5.1. Grundsatz der eingeschränkten Universalität
Rn 17
Für das autonome deutsche Internationale Insolvenzrecht in §§ 335 ff. gilt, wie auch in der EuInsVO, der Grundsatz der eingeschränkten Universalität. Die Universalität eines Insolvenzverfahrens bedeutet, dass die insolvenzrechtlichen Rechtsfolgen der Eröffnung des Verfahrens über das Vermögenen des Schuldners über die Grenzen des Eröffnungsstaates sich weltweit entfalten. Dabei tritt der Insolvenzbeschlag in allen anderen Staaten ein. Dieses Prinzip gründet auf dem Grundsatz der Gleichbehandlung aller Gläubiger (par condicio creditorum) und bewirkt eine Einheit des Insolvenzverfahrens und der Insolvenzmasse. Diese Einheit in Verbindung mit dem Universalitätsprinzip bedeutet, dass die gesamte insolvenzrechtliche Schuldenbereinigung in einem einzigen Verfahren unter Geltung des Insolvenzrechts des Staates der Verfahrenseröffnung erfolgt.
Rn 18
Eingeschränkt wird die Universalität dadurch, dass von ihr eine Ausnahme gemacht wird, um lokale Interessen zu schützen, so dass auf diese Interessen eine territoriale Einschränkung der sonst eintretenden Rechtswirkungen durch die Verfahrenseröffnung in einem anderen Staat erfolgt.
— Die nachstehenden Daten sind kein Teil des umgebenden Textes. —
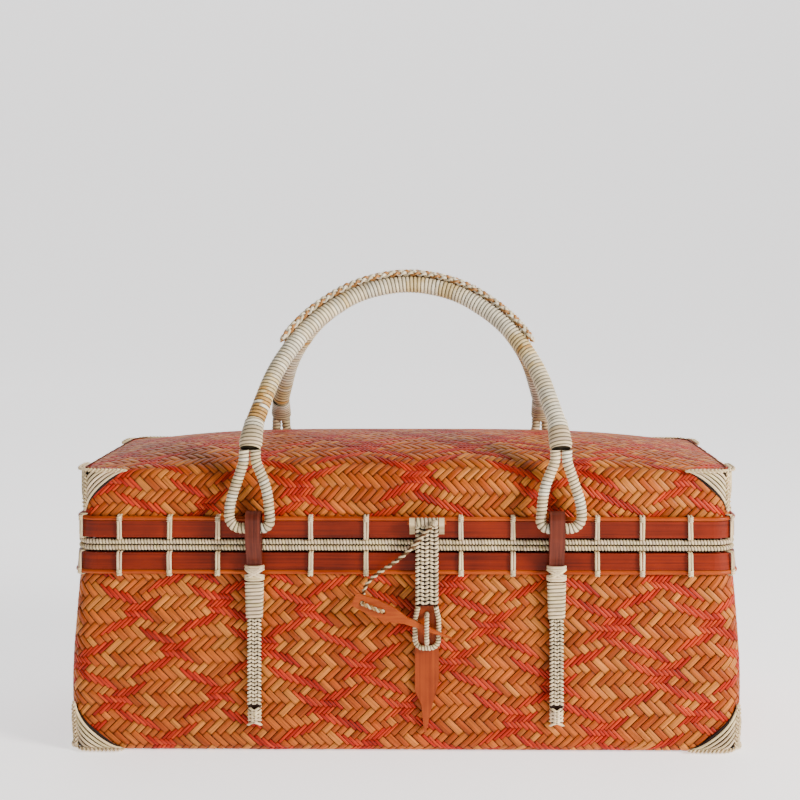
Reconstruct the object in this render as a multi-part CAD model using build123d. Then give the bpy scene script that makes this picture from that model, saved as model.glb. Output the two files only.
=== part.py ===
"""Hinged-lid basket box bag with two swinging bow handles and a peg clasp.

Millimetres, +Z up, +X along the bag's length, -Y its front. The origin is
the centre of the flat underside.
"""
import math
import os

from build123d import *

os.makedirs("parts", exist_ok=True)

# ---------------------------------------------------------------- dimensions

# Woven body: length and depth at the base, at the belly and at the rim
base_length = 375.0
base_depth = 150.0
belly_length = 377.0
belly_depth = 153.0
belly_height = 52.0
rim_length = 368.0
rim_depth = 146.0
corner_radius = 12.0
wall = 2.2

# Seam between body and lid, and the lid's crown as stations that step in: height,
# inset of the ends, inset of the long sides, corner radius
seam_height = 116.0
seam_gap = 0.4
shoulder_height = 158.0
crown_stations = (
    (shoulder_height, 0.0, 0.0, 12.0),
    (161.4, 10.0, 6.0, 13.0),
    (164.8, 28.0, 15.0, 15.0),
    (168.0, 54.0, 28.0, 17.0),
    (170.0, 84.0, 43.0, 17.0),
    (171.0, 112.0, 57.0, 12.0),
)

# Rim dressing: flat band, inner lining, rod, edge coil and the ties round them
band_height = 9.2
band_thickness = 1.8
lining_thickness = 1.5
rod_diameter = 2.4
coil_diameter = 3.0
coil_overhang = 0.4
tie_width = 2.6
tie_thickness = 0.8
lay_gap = 0.15
front_ties = (-160.0, -132.0, -105.0, -53.0, -22.0, 31.0, 60.0, 107.0, 132.0, 159.0)
back_ties = (-160.0, -108.0, -58.0, -30.0, 30.0, 58.0, 108.0, 160.0)
end_ties = (-42.0, -14.0, 14.0, 42.0)

# Corner lashings: skins of cane strands over the eight corners
lashing_thickness = 1.6
body_lashing_reach = 29.0
lid_lashing_reach = 25.0

# Back hinge: cane rods in cane eyelets
hinge_offset = 7.5
hinge_rod_diameter = 3.0
hinge_rod_length = 27.0
hinge_stations = (-132.0, 0.0, 132.0)
hinge_clearance = 0.3
eyelet_width = 3.0
eyelet_rim = 1.2
body_eyelets = (-9.0, 9.0)
lid_eyelets = (-4.0, 4.0)

# Straps that hold the handle rings
strap_spacing = 168.0
strap_width = 8.4
strap_thickness = 1.2
strap_slack = 5.4
front_pivot_height = 127.0
back_pivot_height = 103.5
strap_knee = 19.0
binding_height = 20.0
binding_wall = 1.0
cross_tie_drop = 2.2
cross_tie_height = 8.0
cross_tie_gap = 1.2
plait_width = 7.8
plait_thickness = 4.0
plait_length = 50.0
back_plait_length = 38.0
end_knot_width = 9.4
end_knot_height = 10.0
end_knot_thickness = 5.0

# Handle rings: wrapped cane teardrops
ring_diameter = 6.0
ring_clearance = 0.5
ring_inner_reach = 9.3
ring_outer_reach = 13.6
ring_inner_corner = 4.4
ring_outer_corner = 7.0
ring_waist = 22.0
ring_heel = 13.0
ring_neck = 6.0
ring_inner_slant = 1.8
fork_height = 170.0
fork_lean = 3.0

# Handle bows: wrapped cane hoops that lean together over the lid
bow_diameter = 10.0
bow_half_span = 86.5
bow_base_height = 169.0
bow_top_height = 262.0
bow_top_gap = 3.0
bow_angles = (9.0, 29.0, 49.0, 69.5, 90.0, 110.5, 131.0, 151.0, 171.0)
fork_binding_swell = 0.6
fork_seat = 0.5
ridge_diameter = 5.2

# Clasp: hinged tab, staple, tongue plate, peg and its tether
clasp_x = 12.0
tab_width = 12.8
tab_thickness = 3.0
tab_pin_height = 130.0
tab_pin_diameter = 2.4
tab_barrel_wall = 1.3
tab_bottom = 84.0
tab_gap = 0.5
tab_loop_width = 16.0
tab_loop_bottom = 58.8
tab_loop_wire = 3.0
tab_loop_seat = 0.5
tongue_width = 13.4
tongue_thickness = 2.2
tongue_top = 96.0
tongue_point = 13.0
staple_wire = 2.6
staple_top = 80.0
staple_bottom = 62.6
staple_tail = 1.0
peg_thickness = 2.6
peg_gap = 0.45
peg_butt = (-28.4, 88.0)
peg_slope = -21.6
peg_holes = (5.0, 17.4)
peg_hole_diameter = 3.1
tether_diameter = 2.2
tether_bead_diameter = 4.0
tether_bead = (16.4, 130.5)

# ---------------------------------------------------------- derived positions

half_rim_length = rim_length / 2
half_rim_depth = rim_depth / 2
coil_radius = coil_diameter / 2
rod_radius = rod_diameter / 2
body_coil_height = seam_height - seam_gap / 2 - coil_radius
lid_coil_height = seam_height + seam_gap / 2 + coil_radius
body_top = body_coil_height - coil_radius - tie_thickness - 2 * lay_gap
lid_bottom = lid_coil_height + coil_radius + tie_thickness + 2 * lay_gap
body_band_bottom = body_top - band_height
lid_band_top = lid_bottom + band_height
body_rod_height = body_band_bottom - lay_gap - rod_radius
lid_rod_height = lid_band_top + lay_gap + rod_radius
hinge_y = half_rim_depth + hinge_offset
strap_x = strap_spacing / 2
strap_face = belly_depth / 2 + lay_gap


def body_size(height):
    """Length and depth of the body's outer face at a height."""
    if height < belly_height:
        share = height / belly_height
        length = base_length + share * (belly_length - base_length)
        depth = base_depth + share * (belly_depth - base_depth)
        return length, depth
    share = (height - belly_height) / (body_top - belly_height)
    length = belly_length + share * (rim_length - belly_length)
    depth = belly_depth + share * (rim_depth - belly_depth)
    return length, depth


# ------------------------------------------------------------------- helpers


def save(node, shape):
    """Write one node, as a solid or as a group of separate solids."""
    solids = shape.solids()
    export_step(solids[0] if len(solids) == 1 else Compound(solids), f"parts/{node}.step")


def body_form(low, high, grow):
    """Solid of the body's outer form between two heights, grown by a distance."""
    heights = [low]
    if low < belly_height < high:
        heights.append(belly_height)
    heights.append(high)
    sections = []
    for height in heights:
        length, depth = body_size(height)
        outline = RectangleRounded(length + 2 * grow, depth + 2 * grow, corner_radius + grow)
        sections.append(Pos(0, 0, height) * outline)
    return loft(sections, ruled=True)


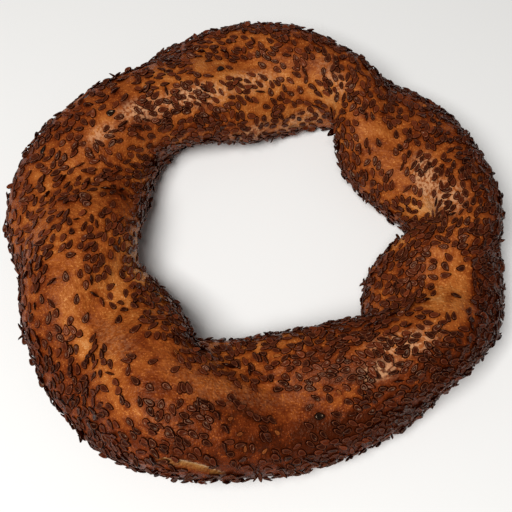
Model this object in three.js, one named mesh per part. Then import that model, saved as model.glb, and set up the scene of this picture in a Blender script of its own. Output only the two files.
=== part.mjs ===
// A simit: a ring of bread made from two strands of dough that are twisted around each other,
// joined end to end and baked until they fuse. Millimetres, +Z up. The ring rests on its flat
// underside at z = 0, and the origin is the centre of that underside.
import * as THREE from "three";
import { mergeVertices } from "three/addons/utils/BufferGeometryUtils.js";

// ---- Driving dimensions ----

// One row for each quarter turn of the twist, going round counter-clockwise seen from above:
// [bearing in degrees, radius of the ring, radius of one strand, half the gap between the
// two strands' centres]. In even rows one strand lies over the other, so the ring is narrow
// and tall. In odd rows the strands lie side by side, so the ring is wide and low.
const TWIST_STATIONS = [
  [1, 61.5, 11.8, 5.5],
  [38, 56.5, 13, 6.5],
  [62, 61.5, 10.5, 4.5],
  [95, 57.5, 15.5, 6],
  [133, 55, 14.5, 5],
  [165, 54.5, 16, 5.5],
  [193, 51, 17, 5],
  [215, 51.5, 15, 6.5],
  [243, 56, 19.5, 4.5],
  [276, 51, 13.5, 6.5],
  [315, 56, 14.5, 5],
  [339, 55.8, 14, 6.5],
];
const FIRST_TWIST = Math.PI / 2; // direction from strand to strand at the first row: straight up
const FUSE_SOFTNESS = 0.16; // 0 leaves a sharp groove between the strands, 1 hides it
const GROOVE_FILL = 0.3; // share of that softness taken back, so that the ridges keep their height

const USUAL_STRAND = 14; // radius of a strand that slumps by just SLUMP
const SLUMP = 0.88; // height over width of such a strand: thicker ones slump more
const STACK_SINK = 0.4; // how far the middle of two stacked strands stands up from a single one
const BASE_FLAT = 1.0; // depth that the tray has pressed flat on every section

// The deep fold on the inside of the ring, beside the crossing at the first row.
const FOLD_BEARING = 7; // degrees
const FOLD_DEPTH = 6;
const FOLD_REACH = 6; // degrees to each side over which the fold fades

const RING_STEPS = 108;
const SECTION_STEPS = 44;

const CRUST = new THREE.MeshStandardMaterial({ color: "#8a4a1e", roughness: 0.5, metalness: 0 });

// ---- The path of the ring and the twist along it ----

function pointOnRing([bearing, radius]) {
  const angle = THREE.MathUtils.degToRad(bearing);
  return new THREE.Vector3(radius * Math.cos(angle), radius * Math.sin(angle), 0);
}

// The sections of the ring, evenly spaced through the twist. Each has its centre, its outward
// direction, the sizes of the strands and the direction from strand to strand.
function ringSections() {
  const path = new THREE.CatmullRomCurve3(TWIST_STATIONS.map(pointOnRing), true, "centripetal");
  const sizePoints = TWIST_STATIONS.map(([, , strand, halfGap]) => new THREE.Vector3(strand, halfGap, 0));
  const sizes = new THREE.CatmullRomCurve3(sizePoints, true, "catmullrom", 0.5);
  const quarterTurns = TWIST_STATIONS.length;
  const sections = [];
  for (let step = 0; step < RING_STEPS; step += 1) {
    const along = step / RING_STEPS;
    const size = sizes.getPoint(along);
    const twist = FIRST_TWIST - quarterTurns * (Math.PI / 2) * along;
    sections.push({ centre: path.getPoint(along), strand: size.x, halfGap: size.y, twist });
  }
  sections.forEach((section, step) => {
    const before = sections[(step + RING_STEPS - 1) % RING_STEPS].centre;
    const after = sections[(step + 1) % RING_STEPS].centre;
    const ahead = after.clone().sub(before).normalize();
    section.outward = new THREE.Vector3(ahead.y, -ahead.x, 0);
  });
  return sections;
}

// ---- The section: two round strands fused into one, then slumped onto the tray ----

// Distance from the section's middle to its surface. The angle is measured from the outward
// direction towards the top.
function reach(section, angle) {
  const fromTwist = angle - section.twist;
  const across = section.halfGap * Math.sin(fromTwist);
  const bridge = Math.hypot(Math.cos(fromTwist), FUSE_SOFTNESS) - GROOVE_FILL * FUSE_SOFTNESS;
  return section.halfGap * bridge + Math.sqrt(section.strand ** 2 - across ** 2);
}

// How much the fold takes off the inner side of a section.
function foldCut(section, angle) {
  const bearing = THREE.MathUtils.radToDeg(Math.atan2(section.centre.y, section.centre.x));
  const inward = Math.max(0, -Math.cos(angle));
  return FOLD_DEPTH * Math.exp(-Math.abs(bearing - FOLD_BEARING) / FOLD_REACH) * inward ** 2;
}

function surfacePoint(section, angle) {
  const radius = reach(section, angle) - foldCut(section, angle);
  const slump = SLUMP * Math.sqrt(USUAL_STRAND / section.strand);
  const stacked = STACK_SINK * section.halfGap * Math.abs(Math.sin(section.twist));
  const middle = slump * (section.strand + stacked) - BASE_FLAT;
  const height = Math.max(0, middle + slump * radius * Math.sin(angle));
  const point = section.centre.clone().addScaledVector(section.outward, radius * Math.cos(angle));
  return point.setZ(height);
}

// ---- The solid ----

// A torus gives the closed net of faces, and each of its vertices moves onto the twisted surface.
function twistedRing() {
  const ring = new THREE.TorusGeometry(1, 0.5, SECTION_STEPS, RING_STEPS);
  const sections = ringSections();
  const position = ring.getAttribute("position");
  const stride = RING_STEPS + 1;
  for (let turn = 0; turn <= SECTION_STEPS; turn += 1) {
    const angle = ((turn % SECTION_STEPS) / SECTION_STEPS) * 2 * Math.PI;
    for (let step = 0; step <= RING_STEPS; step += 1) {
      const point = surfacePoint(sections[step % RING_STEPS], angle);
      position.setXYZ(turn * stride + step, point.x, point.y, point.z);
    }
  }
  ring.deleteAttribute("normal");
  ring.deleteAttribute("uv");
  const solid = mergeVertices(ring, 1e-4);
  solid.computeBoundingBox();
  const middle = solid.boundingBox.getCenter(new THREE.Vector3());
  solid.translate(-middle.x, -middle.y, -solid.boundingBox.min.z);
  solid.computeVertexNormals();
  return solid;
}

const simit = new THREE.Mesh(twistedRing(), CRUST);
simit.name = "simit";

const group = new THREE.Group();
group.add(simit);

export default group;
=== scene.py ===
# %% [markdown]
# # A simit: its crust and its sesame seeds
# A simit is a ring of bread. Two strands of dough are twisted around each other, joined, dipped in
# thinned grape molasses, rolled in sesame seeds and baked until the crust is brown and shiny.
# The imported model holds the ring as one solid, out to the tops of its seeds. This lesson makes
# what the eye sees on it: a browned crust with real relief, and every seed as a small mesh.
#
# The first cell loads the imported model. Everything after it is measured from that model, so the
# looks always fit the solid. Sizes are written in millimetres and turned into metres by MM.

# %% Load the frame
import math

import bmesh
import bpy
import numpy as np
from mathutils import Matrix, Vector, kdtree, noise


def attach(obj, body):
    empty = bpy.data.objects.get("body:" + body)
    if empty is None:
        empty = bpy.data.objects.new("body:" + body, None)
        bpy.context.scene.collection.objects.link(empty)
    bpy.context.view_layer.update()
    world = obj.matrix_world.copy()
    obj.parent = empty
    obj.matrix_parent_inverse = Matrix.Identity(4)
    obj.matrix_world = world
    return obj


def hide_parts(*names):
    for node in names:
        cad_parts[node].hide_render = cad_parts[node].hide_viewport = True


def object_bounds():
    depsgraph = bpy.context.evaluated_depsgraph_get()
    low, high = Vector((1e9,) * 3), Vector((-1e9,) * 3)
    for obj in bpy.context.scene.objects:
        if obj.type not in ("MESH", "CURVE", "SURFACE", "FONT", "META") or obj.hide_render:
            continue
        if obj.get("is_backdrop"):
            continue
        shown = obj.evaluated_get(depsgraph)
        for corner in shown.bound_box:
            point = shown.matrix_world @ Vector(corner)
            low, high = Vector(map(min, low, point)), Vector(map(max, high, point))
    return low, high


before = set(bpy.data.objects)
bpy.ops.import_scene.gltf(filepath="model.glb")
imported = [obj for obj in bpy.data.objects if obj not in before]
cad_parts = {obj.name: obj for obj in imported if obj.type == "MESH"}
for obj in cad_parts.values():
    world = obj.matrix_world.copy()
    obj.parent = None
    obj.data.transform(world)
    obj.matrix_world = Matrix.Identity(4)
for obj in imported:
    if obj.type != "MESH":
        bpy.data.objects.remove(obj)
MM = 0.001
SEED_OF_CHANCE = 7
noise.seed_set(SEED_OF_CHANCE)
chance = np.random.default_rng(SEED_OF_CHANCE)

cad_low, cad_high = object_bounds()
print("ring measures", [round(side / MM, 1) for side in cad_high - cad_low], "mm")

# %% [markdown]
# ## Camera
# The ring lies on a table and the camera looks down on it steeply from the near side. A lens of
# about 65 mm from 27 cm away shows the near side a little larger than the far side, as a hand-held
# close view does. The camera is aimed with to_track_quat, which turns its -Z axis along a direction.

# %% Camera
CAMERA_AT = Vector((0.1, -132.0, 256.8)) * MM
LOOK_AT = Vector((1.0, -8.0, 11.3)) * MM
LENS_MM = 65.4

camera = bpy.data.objects.new("camera", bpy.data.cameras.new("camera"))
camera.data.lens = LENS_MM
camera.data.sensor_width = 36.0
camera.location = CAMERA_AT
camera.rotation_euler = (LOOK_AT - CAMERA_AT).to_track_quat("-Z", "Y").to_euler()
bpy.context.scene.collection.objects.link(camera)
bpy.context.scene.camera = camera
print("camera is", round((LOOK_AT - CAMERA_AT).length / MM), "mm from the ring")

# %% [markdown]
# ## Finding the way round the ring
# Browning, bare patches and seeds are easier to place with two angles than with x, y and z:
# the bearing round the ring (0 at +X, counter-clockwise) and the angle around the dough's own
# section (0 on the outer side, 90 on top, 180 facing the hole, 270 underneath). The middle of the
# section differs from place to place, so it is measured from the solid at every few degrees.

# %% Bearing and section angle of any point
BEARING_STEP = 5.0
SLICES = int(360 / BEARING_STEP)


def corners_of(node):
    places = np.empty(len(node.data.vertices) * 3)
    node.data.vertices.foreach_get("co", places)
    return places.reshape(-1, 3)


def smoothed(values):
    return (np.roll(values, 1) + values + np.roll(values, -1)) / 3


def section_middles(places):
    """The radius and height of the section's middle, and its half width, at each slice."""
    radius = np.hypot(places[:, 0], places[:, 1])
    bearing = np.degrees(np.arctan2(places[:, 1], places[:, 0])) % 360
    slice_of = np.round(bearing / BEARING_STEP).astype(int) % SLICES
    inner, outer, top = np.full(SLICES, 9.0), np.zeros(SLICES), np.zeros(SLICES)
    np.minimum.at(inner, slice_of, radius)
    np.maximum.at(outer, slice_of, radius)
    np.maximum.at(top, slice_of, places[:, 2])
    return smoothed((inner + outer) / 2), smoothed(top / 2), smoothed((outer - inner) / 2)


def at_bearing(values, bearing):
    return np.interp(bearing / BEARING_STEP, np.arange(SLICES + 1), np.append(values, values[0]))


def ring_angles(places):
    """The bearing and the section angle of each point, in degrees."""
    bearing = np.degrees(np.arctan2(places[:, 1], places[:, 0])) % 360
    out = np.hypot(places[:, 0], places[:, 1]) - at_bearing(MIDDLE_RADIUS, bearing)
    up = places[:, 2] - at_bearing(MIDDLE_HEIGHT, bearing)
    return bearing, np.degrees(np.arctan2(up, out)) % 360


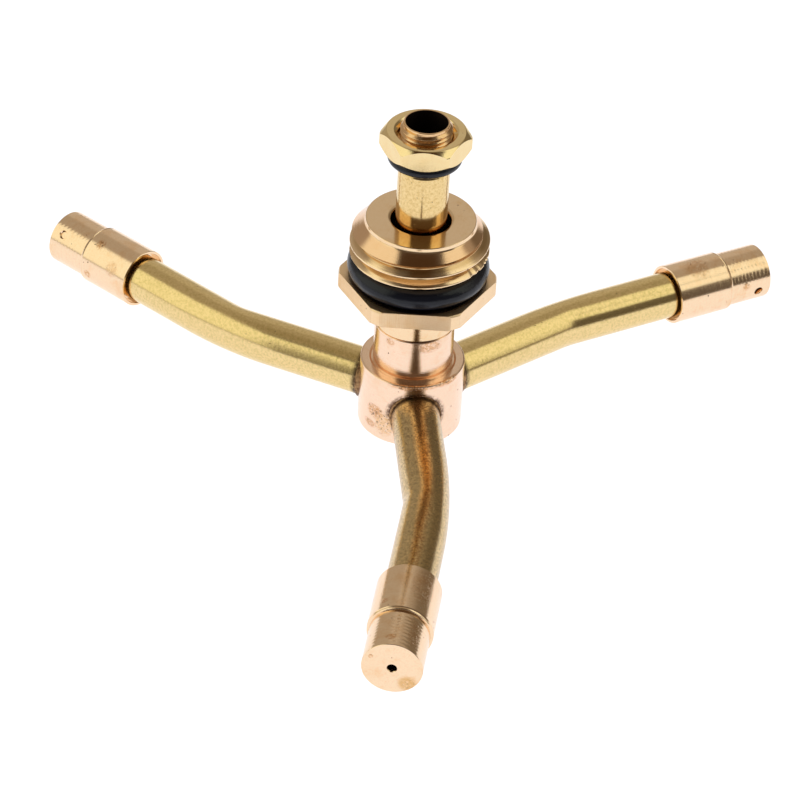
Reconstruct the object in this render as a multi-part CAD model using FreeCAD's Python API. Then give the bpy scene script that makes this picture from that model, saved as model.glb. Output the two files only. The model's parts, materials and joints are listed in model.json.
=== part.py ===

Diese Einschränkung erfolgt durch die Möglichkeit der Durchführung von Sekundär- bzw. Partikularinsolvenzverfahren. Bei diesen Verfahren handelt es sich um Insolvenzverfahren, die nur einen Teil des Vermögens des Schuldners umfassen. Die Wirkung des universalen (Haupt-)Insolvenzverfahrens ist nach Eröffnung eines Sekundärinsolvenzverfahrens nicht mehr gegeben. Somit bewirkt das Sekundärinsolvenzverfahren eine territoriale Einschränkung der Rechtswirkungen des Hauptinsolvenzverfahrens, auf die Vermögensgegenstände, die im Eröffnungsstaat des Sekundärinsolvenzverfahrens belegen sind. Anknüpfungspunkt für dieses Verfahren kann bereits neben der Vermögensbelegenheit in einem Staat auch eine dort befindliche Niederlassung des Schuldners sein.
5.2. Anwendbares Recht
Rn 19
Die Frage des anwendbaren Rechts wird durch den allgemeinen anerkannten Grundsatz, es gilt das Insolvenzrecht des Eröffnungsstaates (lex fori concursus), beantwortet. Im deutschen Internationalen Insolvenzrecht ist dieser Grundsatz in § 335 InsO kodifiziert.
5.3. Verfahrensarten
Rn 20
Das autonome Insolvenzrecht kennt verschiedene Arten von Insolvenzverfahren. § 343 spricht von den ausländischen Insolvenzverfahren. Es handelt sich dabei um das Verfahren, das seinem (legislativen) Anspruch nach universelle Wirkungen in anderen Staaten erzeugt. Ein solches Insolvenzverfahren wird als ein Hauptinsolvenzverfahren bezeichnet. § 354 nennt Partikularverfahren und erfasst damit ein, auf den jeweiligen Staat beschränktes Verfahren, wenn eine Niederlassung in diesem Staat (§ 354 Abs. 1) oder, anderenfalls, sonstiges Vermögen in diesem Staat und ein besonderes Interesse der beantragenden Gläubiger (§ 354 Abs. 2) vorliegt. Ein solches Verfahren kann auch zeitlich vor dem Hauptinsolvenzverfahren eröffnet werden. Wird ein auf das Inland beschränktes Verfahren jedoch nach einem Hauptinsolvenzverfahren eröffnet, spricht man von einem Sekundärinsolvenzverfahren (§ 356).